# Cycling in Amsterdam



## tarwheel2 (Jul 7, 2005)

I came across a link to this web site at another cycling forum. It has all sorts of photos and commentary about cycling in Amsterdam. Very eye opening and worth a look if you want to see a culture that does not revolve around automobiles. Also interesting to see bicycles viewed primarily as transportation than tools for fitness racer wannabees.

http://www.ski-epic.com/amsterdam_bicycles/


----------



## davidspearritt (May 9, 2007)

Wonderful stuff. The dutch are a very civilized country. This is my favorite shot. LOL!


----------



## boltzmann (Sep 26, 2005)

*Reminds me of Cambridge, U.K.*

I have been traveling back and forth between Cambridge, U.K. and the U.S. lately and the pictures of utility cycling could have been taken in Cambridge. It's amazing how different the mind set is from the states.

You mentioned that most of the bikes were beaters. I found that there are two schools of thought on chain maintenance on these beaters - 1) Let it rust, 2) Let years of oil sludge build up to the point that you can't see the links. The only clean chains may be behind the full covers on the Pashley's.


----------



## Spongedog (Aug 6, 2005)

As a regular traveler to Amsterdam, I think that website did a great job of capturing everyday bike life in the city. My favorite is the always the Dutch mom. 1 mother, 2-3 kids, 1 cell phone, and the groceries. 1 kid standing up in the back, 1 kid in front of the handlebars, and one behind the bars. Usually a hot mom to boot!
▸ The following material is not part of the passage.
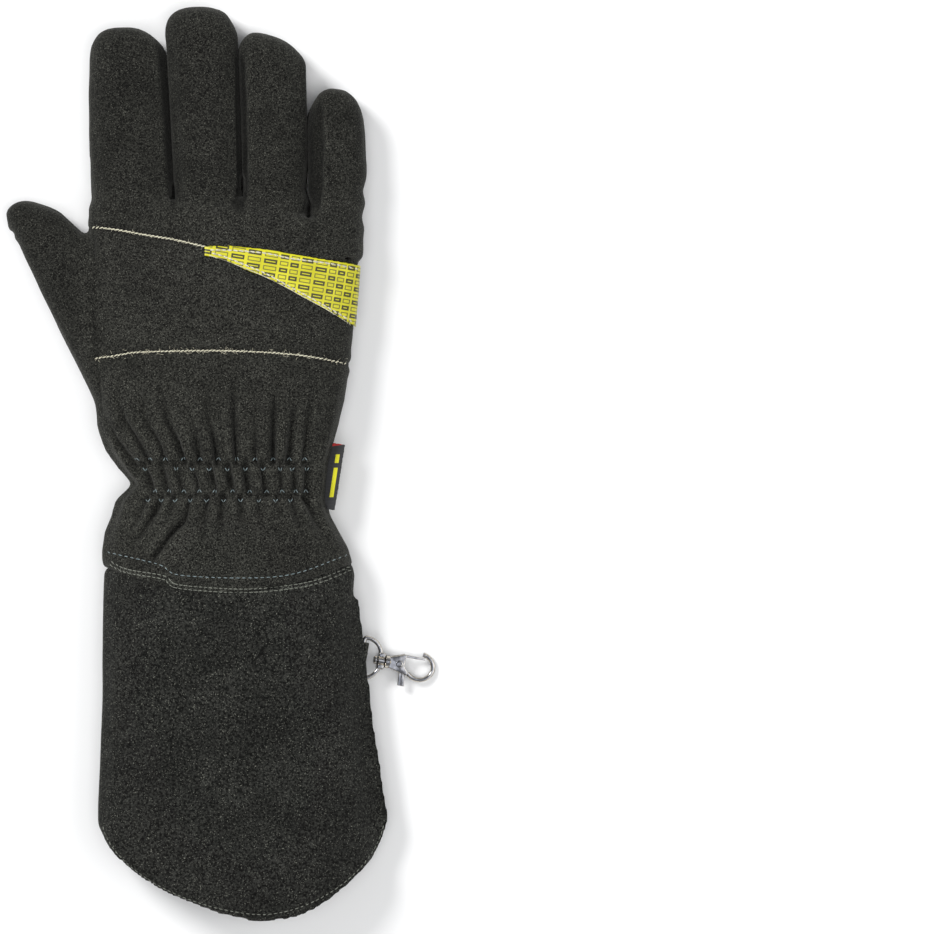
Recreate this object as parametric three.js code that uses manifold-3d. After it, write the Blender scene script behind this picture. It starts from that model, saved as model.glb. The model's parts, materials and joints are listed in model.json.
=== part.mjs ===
// A firefighter's right glove in black split leather, lying palm down with its fingers towards +Y.
// The hand is a hollow shell sewn from panels, its wrist is gathered by elastic, and a long cuff
// with a closing strap on its palm side is sewn into the wrist hem. A swivel clasp on a D-ring
// hangs from a leather loop at the little finger's side.
// Millimetres, +Z up. The origin is on the surface that the glove lies on, under the heel of the palm.

import * as THREE from "three";
import Module from "manifold-3d";

const wasm = await Module();
wasm.setup();

// Leather, clearances and heights above the surface that the glove lies on.
const HAND_WALL = 2.6;
const CUFF_WALL = 2.2;
const PATCH_THICKNESS = 1.4;
const STRAP_THICKNESS = 2.2;
const SEAM_GAP = 0.3;
const SEAM_HEIGHT = 13;
const CUFF_LIFT = 2 * SEAM_GAP + PATCH_THICKNESS + STRAP_THICKNESS;
const FLATTENED = 1.4;

// Hand: lengths from the hem of the wrist to the knuckles, and the three widths and heights.
const HEEL_TO_HEM = 82;
const HAND_LENGTH = 188;
const WRIST_WIDTH = 96;
const HEM_WIDTH = 119;
const HEM_SAG = 13;
const PALM_RISE = 34;
const WRIST_RISE = 32;
const HEM_RISE = 35;
const PALM_HOLLOW = 5.5;
const GATHER_DEPTH = 1.6;
const GATHERS = 22;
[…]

The best way for the tourist to see Amsterdam is to just rent a bike and go. You have to get an old Dutch beater.


----------



## botto (Jul 22, 2005)

the guy who's site that is needs to learn the difference between bricks and cobblestones.

it would have also been a little more interesting if there were pics from other parts of the city (almost all of his were taken in the nieuwmarkt).


----------



## davidspearritt (May 9, 2007)

botto said:


> it would have also been a little more interesting if there were pics from other parts of the city (almost all of his were taken in the nieuwmarkt).


I dunno. He achieved great variety and color in that one location.


----------



## botto (Jul 22, 2005)

davidspearritt said:


> I dunno. He achieved great variety and color in that one location.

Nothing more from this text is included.